The output function palso returns a binary mask tensor and a maximum target sentence length. The binary mask tensor has the same shape as the output target tensor, but every element that is a PAD_token is 0 and all others are 1.

`batch_to_train_data` simply takes a bunch of pairs and returns the input and target tensors using the aforementioned functions.

## Training Procedure Definition

### Loss with Masking

Given that we're working with batches of padded sequences, we can't compute loss using all tensor elements. We establish `mask_nll_loss` to compute our loss based on the decoder's output tensor, the target tensor, and a binary mask tensor that indicates the padding of the target tensor. This loss function computes the average negative log likelihood of the elements that align with a *1* in the mask tensor.



### Single Training Iteration Procedure

The `train` function encapsulates the process for a single training iteration (a single batch of inputs).

We employ two strategies to aid convergence:

-  **Teacher forcing**: At a probability determined by `teacher_forcing_ratio`, we use the current target word as the decoder’s next input instead of the decoder’s current guess. This helps in efficient training but can cause instability during inference.
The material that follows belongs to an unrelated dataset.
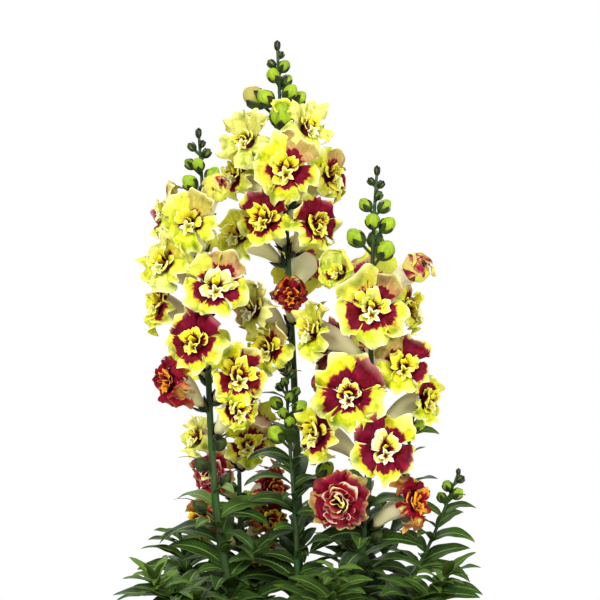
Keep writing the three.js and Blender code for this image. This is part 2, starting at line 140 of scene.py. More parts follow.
# Collects the closed surfaces of one piece. Each point carries three painted vectors that its finish reads:
# place (where on the petal or leaf), tint and tone (its colours; on lobes and crown petals, tone also marks
# where shade and highlight are painted).
class Shell:
    def __init__(self):
        self.points, self.faces, self.finishes, self.count = [], [], [], 0
        self.painted = {"place": [], "tint": [], "tone": []}

    def add(self, points, faces, painted, finish):
        self.points.append(points)
        self.faces.append(np.where(faces < 0, -1, faces + self.count))
        self.finishes.append(np.full(len(faces), finish))
        for name, values in zip(self.painted, painted):
            self.painted[name].append(values)
        self.count += len(points)

    # a skin through rings of points, counterclockwise seen from the far end, with a pole at each end
    def tube(self, circles, start, end, place=(0, 0, 0), tint=(0, 0, 0), tone=(0, 0, 0), finish=0):
        n, m = circles.shape[:2]
        k = np.arange(m)
        after, none = (k + 1) % m, np.full(m, -1)
        r = np.repeat(np.arange(n - 1), m) * m
        a, b = r + np.tile(k, n - 1), r + np.tile(after, n - 1)
        faces = np.concatenate([
            np.stack([a, b, b + m, a + m], -1),
            np.stack([np.full(m, n * m), after, k, none], -1),
            np.stack([(n - 1) * m + k, (n - 1) * m + after, np.full(m, n * m + 1), none], -1)])
        painted = []
        for values in (place, tint, tone):
            grid = np.broadcast_to(np.asarray(values, float), (n, m, 3))
            painted.append(np.concatenate([grid.reshape(-1, 3), [grid[0].mean(0), grid[-1].mean(0)]]))
        self.add(np.concatenate([circles.reshape(-1, 3), [start, end]]), faces, painted, finish)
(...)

Hence, the `teacher_forcing_ratio` must be set carefully.

-  **Gradient clipping**: This technique counters the "exploding gradient" problem by capping gradients to a maximum value, preventing them from growing exponentially and causing overflow or overshooting steep cost function cliffs.

**Procedure:**

   1) Pass the entire input batch through the encoder.
   2) Initialize decoder inputs as SOS_token, and hidden state as the encoder's final hidden state.
   3) Pass the input batch sequence through the decoder one time step at a time.
   4) If teacher forcing: set next decoder input as the current target; else: set next decoder input as current decoder output.
   5) Calculate and accumulate loss.
   6) Perform backpropagation.
   7) Clip gradients.
   8) Update encoder and decoder model parameters.

Note: PyTorch’s RNN modules (`RNN`, `LSTM`, `GRU`) can be used like any other non-recurrent layers by passing them the entire input sequence. We use the `GRU` layer like this in the `encoder`. However, you can also run these modules one time-step at a time, as we do for the `decoder` model.